Exercise objective - Copy all the material below, exactly as it stands.

BEGIN

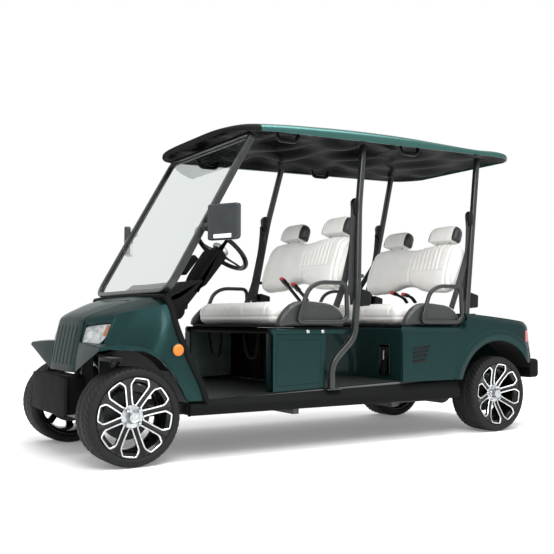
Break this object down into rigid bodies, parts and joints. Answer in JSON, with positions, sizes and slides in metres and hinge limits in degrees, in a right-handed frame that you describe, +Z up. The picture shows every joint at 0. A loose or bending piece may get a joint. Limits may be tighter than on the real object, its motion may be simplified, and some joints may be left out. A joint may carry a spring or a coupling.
{
  "type": "golf cart",
  "caption": "Open four-seat electric golf cart with a fixed roof, raked windshield, two forward-facing benches and road wheels.",
  "frame": {"origin": "ground under the middle of the cart, halfway between bumper faces and halfway across", "axes": "+X forward, +Y to the cart's left, +Z up"},
  "size_m": [3.23, 1.463, 1.8479],
  "materials": {
    "tyre": "matt rubber",
    "wheel_alloy": "black with machined edges",
    "bare_steel": "dull",
    "black_steel": "satin powder coat",
    "motor_casting": "cast",
    "battery_case": "matt",
    "green_paint": "metallic gloss",
    "black_plastic": "fine grain",
    "liner_plastic": "gloss",
    "clear_glass": "clear, faint green",
    "lamp_lens": "clear lens",
    "amber_lens": "amber lens",
    "red_lens": "red lens",
    "cream_vinyl": "smooth vinyl",
    "charcoal_vinyl": "grained vinyl"
  },
  "bodies": {
    "chassis": {"armrests": "black_plastic", "battery": "battery_case", "dashboard": "black_plastic", "floor": "black_plastic", "frame": "black_steel", "front_backrest": "cream_vinyl", "front_bumper": "black_plastic", "front_cowl": "green_paint", "front_seat_box": "black_plastic", "front_suspension": "bare_steel", "headlights": "lamp_lens", "leaf_springs": "black_steel", "mid_struts": "black_steel", "mirrors": "black_plastic", "motor": "motor_casting", "pedals": "black_plastic", "rear_axle": "bare_steel", "rear_backrest": "cream_vinyl", "rear_body": "green_paint", "rear_bumper": "black_plastic", "rear_struts": "black_steel", "rockers": "black_plastic", "roof_liner": "liner_plastic", "roof_shell": "green_paint", "shock_absorbers": "black_steel", "side_markers": "amber_lens", "side_pads": "charcoal_vinyl", "steering_column": "black_plastic", "tail_lights": "red_lens", "windshield_frame": "black_plastic", "windshield_glass": "clear_glass"},
    "wheel_front_left": {"tyre_front_left": "tyre", "rim_front_left": "wheel_alloy"},
    "wheel_front_right": {"tyre_front_right": "tyre", "rim_front_right": "wheel_alloy"},
    "wheel_rear_left": {"tyre_rear_left": "tyre", "rim_rear_left": "wheel_alloy"},
    "wheel_rear_right": {"tyre_rear_right": "tyre", "rim_rear_right": "wheel_alloy"},
    "steer_knuckle_left": {"knuckle_left": "bare_steel"},
    "steer_knuckle_right": {"knuckle_right": "bare_steel"},
    "steering_hand_wheel": {"steering_wheel": "black_plastic"},
    "steering_rod": {"track_rod": "bare_steel"},
    "front_seat_lid": {"front_seat_board": "black_plastic", "front_cushion": "cream_vinyl"},
    "rear_seat_lid": {"rear_seat_board": "black_plastic", "rear_cushion": "cream_vinyl"}
  },
  "joints": [
    {"name": "steer_left", "type": "hinge", "parent": "chassis", "child": "steer_knuckle_left", "pos_m": [1.343, 0.38, 0.24], "axis": [0, 0, 1], "range_deg": [-30, 30]},
    {"name": "steer_right", "type": "hinge", "parent": "chassis", "child": "steer_knuckle_right", "pos_m": [1.343, -0.38, 0.24], "axis": [0, 0, 1], "range_deg": [-30, 30]},
    {"name": "spin_front_left", "type": "hinge", "parent": "steer_knuckle_left", "child": "wheel_front_left", "pos_m": [1.343, 0.472, 0.24], "axis": [0, 1, 0], "continuous": true},
    {"name": "spin_front_right", "type": "hinge", "parent": "steer_knuckle_right", "child": "wheel_front_right", "pos_m": [1.343, -0.472, 0.24], "axis": [0, 1, 0], "continuous": true},
    {"name": "spin_rear_left", "type": "hinge", "parent": "chassis", "child": "wheel_rear_left", "pos_m": [-1.127, 0.492, 0.24], "axis": [0, 1, 0], "continuous": true},
    {"name": "spin_rear_right", "type": "hinge", "parent": "chassis", "child": "wheel_rear_right", "pos_m": [-1.127, -0.492, 0.24], "axis": [0, 1, 0], "continuous": true},
    {"name": "steering_wheel_turn", "type": "hinge", "parent": "chassis", "child": "steering_hand_wheel", "pos_m": [0.726, 0.27, 1.105], "axis": [-0.6428, 0, 0.766], "range_deg": [-300, 300]},
    {"name": "track_rod_slide", "type": "slide", "parent": "chassis", "child": "steering_rod", "axis": [0, 1, 0], "range_m": [-0.0605, 0.0605]},
    {"name": "front_seat_tip", "type": "hinge", "parent": "chassis", "child": "front_seat_lid", "pos_m": [0.533, 0, 0.6673], "axis": [0, 1, 0], "range_deg": [0, 60]},
    {"name": "rear_seat_tip", "type": "hinge", "parent": "chassis", "child": "rear_seat_lid", "pos_m": [-0.367, 0, 0.6673], "axis": [0, 1, 0], "range_deg": [0, 60]}
  ],
  "couplings": [
    {"joint": "steer_right", "follows": "steer_left", "ratio": 1},
    {"joint": "steering_wheel_turn", "follows": "steer_left", "ratio": 10},
    {"joint": "track_rod_slide", "follows": "steer_left", "m_per_rad": -0.115}
  ]
}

END

Full answer -
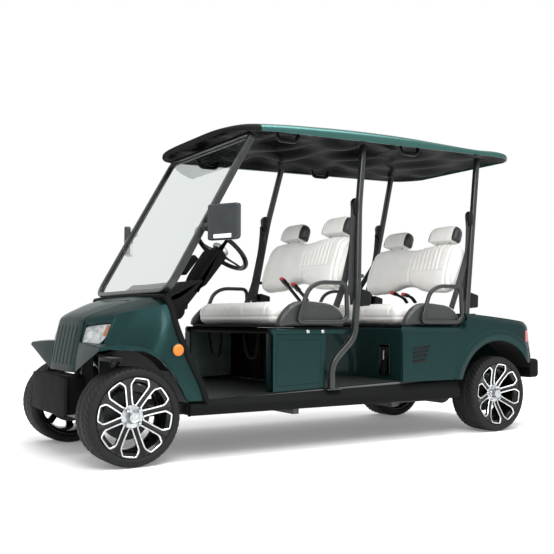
Break this object down into rigid bodies, parts and joints. Answer in JSON, with positions, sizes and slides in metres and hinge limits in degrees, in a right-handed frame that you describe, +Z up. The picture shows every joint at 0. A loose or bending piece may get a joint. Limits may be tighter than on the real object, its motion may be simplified, and some joints may be left out. A joint may carry a spring or a coupling.
{
  "type": "golf cart",
  "caption": "Open four-seat electric golf cart with a fixed roof, raked windshield, two forward-facing benches and road wheels.",
  "frame": {"origin": "ground under the middle of the cart, halfway between bumper faces and halfway across", "axes": "+X forward, +Y to the cart's left, +Z up"},
  "size_m": [3.23, 1.463, 1.8479],
  "materials": {
    "tyre": "matt rubber",
    "wheel_alloy": "black with machined edges",
    "bare_steel": "dull",
    "black_steel": "satin powder coat",
    "motor_casting": "cast",
    "battery_case": "matt",
    "green_paint": "metallic gloss",
    "black_plastic": "fine grain",
    "liner_plastic": "gloss",
    "clear_glass": "clear, faint green",
    "lamp_lens": "clear lens",
    "amber_lens": "amber lens",
    "red_lens": "red lens",
    "cream_vinyl": "smooth vinyl",
    "charcoal_vinyl": "grained vinyl"
  },
  "bodies": {
    "chassis": {"armrests": "black_plastic", "battery": "battery_case", "dashboard": "black_plastic", "floor": "black_plastic", "frame": "black_steel", "front_backrest": "cream_vinyl", "front_bumper": "black_plastic", "front_cowl": "green_paint", "front_seat_box": "black_plastic", "front_suspension": "bare_steel", "headlights": "lamp_lens", "leaf_springs": "black_steel", "mid_struts": "black_steel", "mirrors": "black_plastic", "motor": "motor_casting", "pedals": "black_plastic", "rear_axle": "bare_steel", "rear_backrest": "cream_vinyl", "rear_body": "green_paint", "rear_bumper": "black_plastic", "rear_struts": "black_steel", "rockers": "black_plastic", "roof_liner": "liner_plastic", "roof_shell": "green_paint", "shock_absorbers": "black_steel", "side_markers": "amber_lens", "side_pads": "charcoal_vinyl", "steering_column": "black_plastic", "tail_lights": "red_lens", "windshield_frame": "black_plastic", "windshield_glass": "clear_glass"},
    "wheel_front_left": {"tyre_front_left": "tyre", "rim_front_left": "wheel_alloy"},
    "wheel_front_right": {"tyre_front_right": "tyre", "rim_front_right": "wheel_alloy"},
    "wheel_rear_left": {"tyre_rear_left": "tyre", "rim_rear_left": "wheel_alloy"},
    "wheel_rear_right": {"tyre_rear_right": "tyre", "rim_rear_right": "wheel_alloy"},
    "steer_knuckle_left": {"knuckle_left": "bare_steel"},
    "steer_knuckle_right": {"knuckle_right": "bare_steel"},
    "steering_hand_wheel": {"steering_wheel": "black_plastic"},
    "steering_rod": {"track_rod": "bare_steel"},
    "front_seat_lid": {"front_seat_board": "black_plastic", "front_cushion": "cream_vinyl"},
    "rear_seat_lid": {"rear_seat_board": "black_plastic", "rear_cushion": "cream_vinyl"}
  },
  "joints": [
    {"name": "steer_left", "type": "hinge", "parent": "chassis", "child": "steer_knuckle_left", "pos_m": [1.343, 0.38, 0.24], "axis": [0, 0, 1], "range_deg": [-30, 30]},
    {"name": "steer_right", "type": "hinge", "parent": "chassis", "child": "steer_knuckle_right", "pos_m": [1.343, -0.38, 0.24], "axis": [0, 0, 1], "range_deg": [-30, 30]},
    {"name": "spin_front_left", "type": "hinge", "parent": "steer_knuckle_left", "child": "wheel_front_left", "pos_m": [1.343, 0.472, 0.24], "axis": [0, 1, 0], "continuous": true},
    {"name": "spin_front_right", "type": "hinge", "parent": "steer_knuckle_right", "child": "wheel_front_right", "pos_m": [1.343, -0.472, 0.24], "axis": [0, 1, 0], "continuous": true},
    {"name": "spin_rear_left", "type": "hinge", "parent": "chassis", "child": "wheel_rear_left", "pos_m": [-1.127, 0.492, 0.24], "axis": [0, 1, 0], "continuous": true},
    {"name": "spin_rear_right", "type": "hinge", "parent": "chassis", "child": "wheel_rear_right", "pos_m": [-1.127, -0.492, 0.24], "axis": [0, 1, 0], "continuous": true},
    {"name": "steering_wheel_turn", "type": "hinge", "parent": "chassis", "child": "steering_hand_wheel", "pos_m": [0.726, 0.27, 1.105], "axis": [-0.6428, 0, 0.766], "range_deg": [-300, 300]},
    {"name": "track_rod_slide", "type": "slide", "parent": "chassis", "child": "steering_rod", "axis": [0, 1, 0], "range_m": [-0.0605, 0.0605]},
    {"name": "front_seat_tip", "type": "hinge", "parent": "chassis", "child": "front_seat_lid", "pos_m": [0.533, 0, 0.6673], "axis": [0, 1, 0], "range_deg": [0, 60]},
    {"name": "rear_seat_tip", "type": "hinge", "parent": "chassis", "child": "rear_seat_lid", "pos_m": [-0.367, 0, 0.6673], "axis": [0, 1, 0], "range_deg": [0, 60]}
  ],
  "couplings": [
    {"joint": "steer_right", "follows": "steer_left", "ratio": 1},
    {"joint": "steering_wheel_turn", "follows": "steer_left", "ratio": 10},
    {"joint": "track_rod_slide", "follows": "steer_left", "m_per_rad": -0.115}
  ]
}